Well another revolution may be brewing in Yan'an these days. And it could be very, very influential. This revolution is not political. It is a revolution in education methodology.

Get this! The students at Yichuan Junior Middle School arrange their desks in formations that put the students face-to-face! The teachers give students assignments, projects, and opportunities to practice what they have learned during class! Students create things. Students discuss things. Students even give speaches and attempt to teach things! And students get to display their creations inside and outside of the classroom. What else but a revolution?!!!! Have a look:

In this classroom, students sit face-to-face in groups of 4 or 5. They work as a group. They help each other. They are responsible for each other. When the water rises, the entire boat floats.

In this classroom, the students sit in long rows of desks that face each other. Although not as cohesive as the groups described above, the students still have better opportunities to discuss things with each other, ask questions of each other, help each other, participate in class activities together, etc.
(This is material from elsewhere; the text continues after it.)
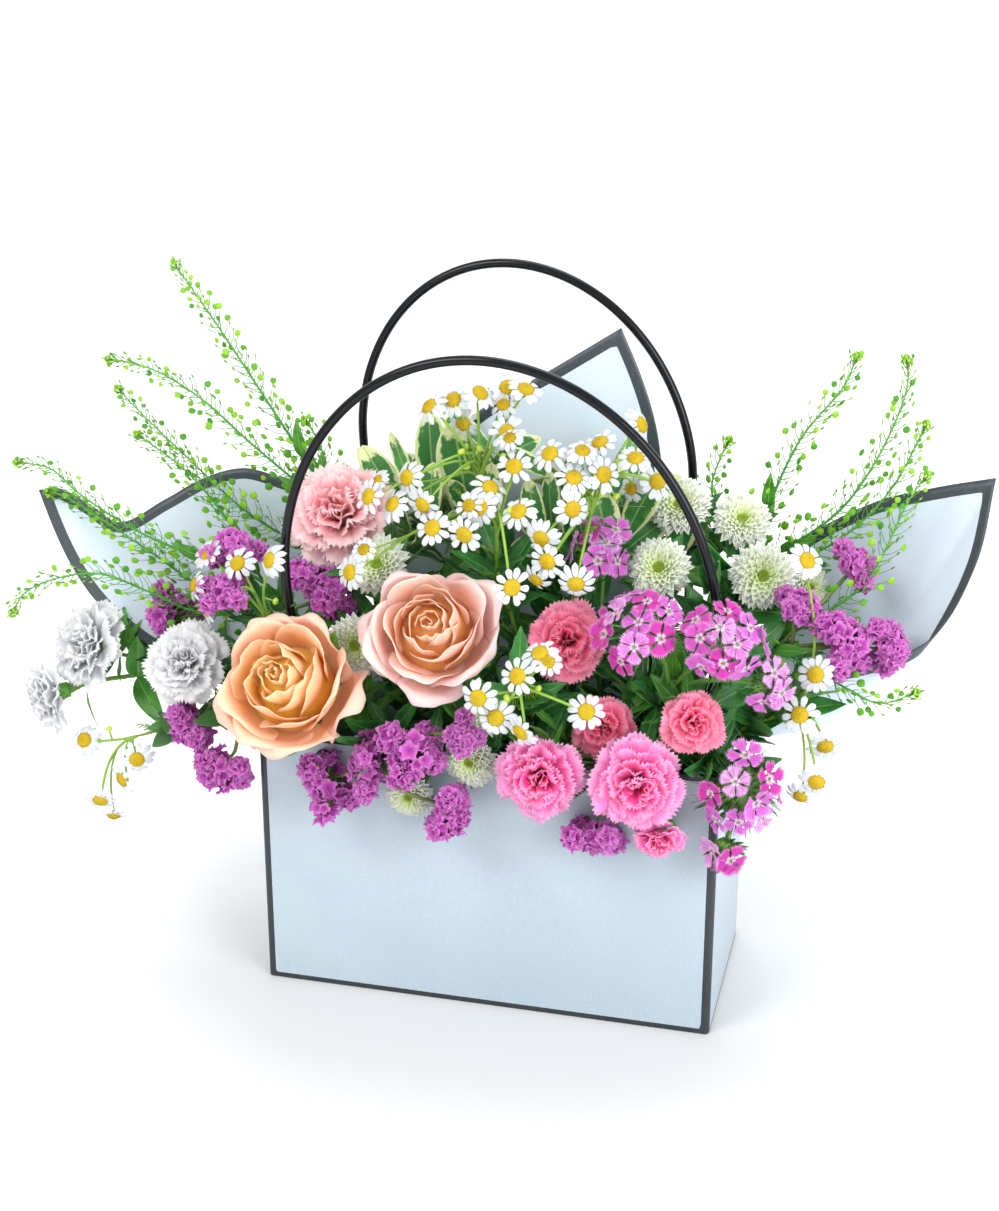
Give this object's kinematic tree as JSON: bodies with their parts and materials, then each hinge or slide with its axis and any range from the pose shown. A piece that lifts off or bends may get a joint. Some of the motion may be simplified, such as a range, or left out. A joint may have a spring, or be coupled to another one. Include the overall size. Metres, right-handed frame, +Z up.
{
  "type": "flower basket arrangement",
  "caption": "Cut flowers with flaring paper sheets in a low rectangular gift bag with dark printed borders and glossy hoop handles.",
  "frame": {"origin": "middle of the bag's flat underside", "axes": "+Z up out of the bag, -Y to the bag's front panel, +X to the right of somebody who faces the front, along the bag's long side"},
  "size_m": [0.5399, 0.1855, 0.3905],
  "materials": {
    "handle": "glossy near-black tube",
    "bag": "satin printed board, pale blue-grey, with a dark printed border",
    "liner": "dark thin plastic",
    "paper": "satin pale paper with a dark printed border",
    "pennycress": "bright green pods and stalks",
    "chamomile": "white petals, yellow disc, lime stalks",
    "rose_apricot": "soft petals, orange-peach heart, pink outside",
    "rose_blush": "soft petals, peach heart, blush outside",
    "carnation_pink": "ruffled petals",
    "carnation_blush": "ruffled petals",
    "carnation_white": "ruffled petals",
    "chrysanthemum": "narrow petals, lime heart",
    "statice": "papery florets on green stalks",
    "sweet_william": "lilac florets over dark green bracts",
    "pittosporum": "waxy variegated leaves",
    "stem": "fresh green stem",
    "foam": "wet green floral foam"
  },
  "bodies": {
    "root": {"handle_front": "handle", "handle_back": "handle", "bag": "bag", "liner": "liner", "paper_left": "paper", "paper_back": "paper", "paper_right": "paper", "pennycress_left_high": "pennycress", "pennycress_left_low": "pennycress", "pennycress_right_high": "pennycress", "pennycress_right_low": "pennycress", "chamomile_top": "chamomile", "chamomile_middle": "chamomile", "chamomile_right": "chamomile", "chamomile_front": "chamomile", "chamomile_left": "chamomile", "chamomile_far_right": "chamomile", "chamomile_low_left": "chamomile", "rose_left": "rose_apricot", "rose_right": "rose_blush", "carnation_front_left": "carnation_pink", "carnation_front_right": "carnation_pink", "carnation_low": "carnation_pink", "carnation_mid_right": "carnation_pink", "carnation_mid_left": "carnation_pink", "carnation_coral": "carnation_pink", "carnation_blush": "carnation_blush", "carnation_white_upper": "carnation_white", "carnation_white_lower": "carnation_white", "carnation_white_near": "carnation_white", "mum_top_left": "chrysanthemum", "mum_top_right": "chrysanthemum", "mum_right": "chrysanthemum", "mum_far_right": "chrysanthemum", "mum_centre": "chrysanthemum", "mum_behind_rose": "chrysanthemum", "mum_between_roses": "chrysanthemum", "mum_under_rose": "chrysanthemum", "mum_front": "chrysanthemum", "mum_low": "chrysanthemum", "statice_left": "statice", "statice_front": "statice", "statice_low": "statice", "statice_right": "statice", "sweet_william_upper": "sweet_william", "sweet_william_top": "sweet_william", "sweet_william_corner": "sweet_william", "pittosporum_left": "pittosporum", "pittosporum_right": "pittosporum", "rose_left_stem": "stem", "rose_right_stem": "stem", "carnation_front_left_stem": "stem", "carnation_mid_right_stem": "stem", "carnation_blush_stem": "stem", "carnation_white_upper_stem": "stem", "mum_top_left_stem": "stem", "mum_right_stem": "stem", "mum_behind_rose_stem": "stem", "mum_under_rose_stem": "stem", "foam": "foam"}
  },
  "joints": []
}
All the classrooms are decorated inside and outside with students' projects. I have toured so many middle and high schools in China that I had begun to think white walls were natural. But then when I saw these classrooms with the color of pride and achievement everywhere, I re-awakened to the reality of what a classroom should be. A forest without trees is not a forest. A classroom without stimulating materials everywhere is not a classroom.

If you have forgotten, please go back to my September and October entries and remind yourself of what the classrooms at my school look like. All desks face forward. Barely any room to move around. Mostly white walls. Few if any students' projects on display. A different world here at Yichuan Middle School! If you could have seen the shock and excitement of the student who accompanied us from my school as he entered the realm of student-centered learning, oh then you would understand why this is a revolution.
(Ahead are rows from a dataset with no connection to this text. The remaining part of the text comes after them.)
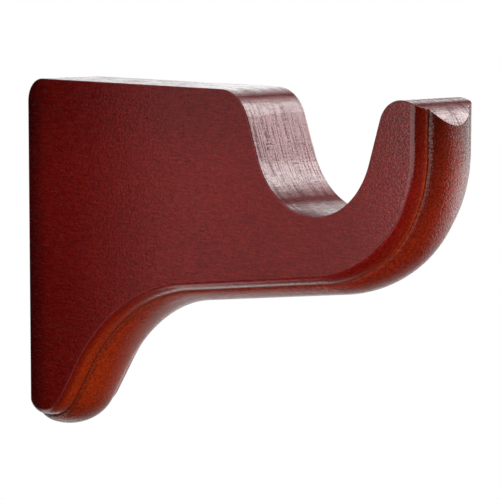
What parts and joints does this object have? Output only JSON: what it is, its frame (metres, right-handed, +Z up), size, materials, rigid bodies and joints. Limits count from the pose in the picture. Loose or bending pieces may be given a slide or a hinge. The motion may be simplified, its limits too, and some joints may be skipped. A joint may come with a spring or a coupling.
{
  "type": "curtain pole return bracket",
  "caption": "One-piece wooden wall bracket with an open-topped saddle that carries a curtain pole out from the wall, with a stepped moulding round its ogee underside.",
  "frame": {"origin": "mouth of the hanger hole, on the bracket's flat back and in the middle of its thickness", "axes": "+X runs out from the wall along the hanger hole's axis, +Z is up the wall, and +Y is across the board, along the pole"},
  "size_m": [0.1402, 0.019, 0.091],
  "materials": {
    "stained_wood": "dark red mahogany stain under a satin lacquer"
  },
  "bodies": {
    "root": {"bracket": "stained_wood"}
  },
  "joints": []
}
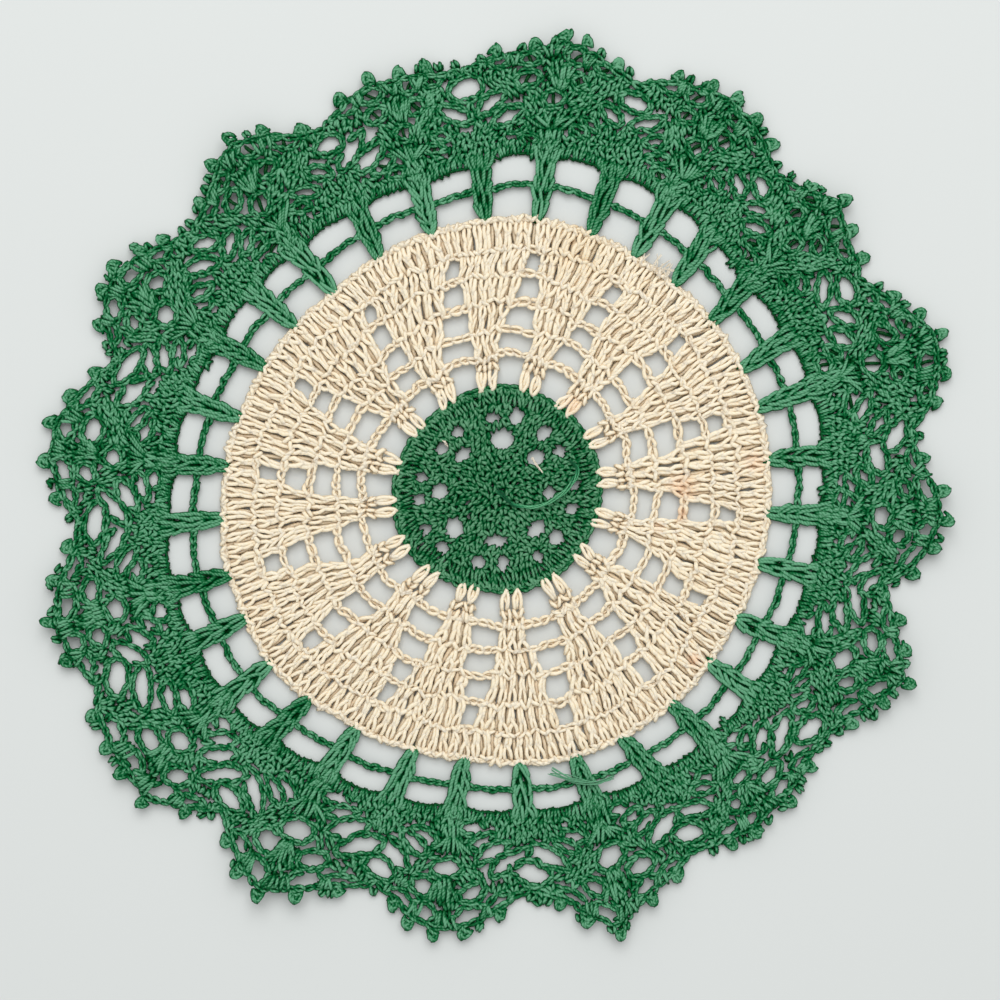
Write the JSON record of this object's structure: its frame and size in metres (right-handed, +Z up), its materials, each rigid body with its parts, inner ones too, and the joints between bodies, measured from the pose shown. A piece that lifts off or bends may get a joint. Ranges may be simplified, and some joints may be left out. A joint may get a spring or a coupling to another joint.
{
  "type": "lace doily",
  "caption": "Round crocheted lace doily: a green middle, an ecru band and a wide green lace border with fans, picots and a scalloped edge, lying flat.",
  "frame": {"origin": "middle of the doily on its underside, on the surface that it lies on", "axes": "+Z up, out of the right side of the crochet; +X to the right and +Y away from a viewer who looks down on it"},
  "size_m": [0.2374, 0.2364, 0.0064],
  "materials": {
    "green_yarn": "mercerised cotton crochet, soft sheen",
    "ecru_yarn": "cotton crochet, matt",
    "green_yarn_border": "mercerised cotton crochet, soft sheen",
    "green_yarn_end": "loose cotton yarn"
  },
  "bodies": {
    "root": {"centre": "green_yarn", "band": "ecru_yarn", "border": "green_yarn_border", "yarn_end": "green_yarn_end"}
  },
  "joints": []
}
In some ways, this is hardly new. America has many, MANY classroom environments like this. And indeed there are classrooms like this all over the world. There have already been classrooms like this even in China. Indeed the school leaders modeled their recent change after a school from Shandong Province that has been using this method for quite some time. So how is this a Yan'an revolution?

Well, generally speaking, this method is new to most of China. This method, imagined in the minds of distant educators worldwide, has arrived in China. Now the method needs to be defined, refined, and studied. And then the method needs to spread far and wide. Yan'an did it before. Yan'an can do it again.

Imitation is the way of life in China. If something is successful, there is a stampede to imitate. Last weekend, our school leaders went to Yan'an to observe the method at Yichuan Middle School. Because Yichuan school leaders had only just introduced the new classroom environment policy in February 2009, right now the method is only a curiosity. Our school leaders are merely observing and asking questions at this point. I guess other school leaders will do the same. At first, only the schools from Shaanxi will be interested. But if this school is truly successful, school leaders will come from all over China to study the method. If this school can send more and more students to top-tier universities, there will be school leaders begging to apply it all over China.

Side story: there is a famous high school in Hebei Province that last year sent 40 students to BeiDa, China's most esteemed university. Most schools are thrilled if they can send one student to BeiDa. So 40 students is incredible! Now administrators flock to this school in Hebei to learn the method. Unfortunately, the secret to their success at that particular school is to have the students always studying. The students at that school never have P.E. and are encouraged to eat lunch for 5 minutes... and to read their textbooks as they eat their lunches. Creepy, eh?


Needless to say, I hope Yichuan Middle School will be successful. It will send a ripple that will change China's education system profoundly. The quality of education will improve. The productivity of the labor force will improve. Fate has given Yan'an a second chance to deliver a "great leap forward."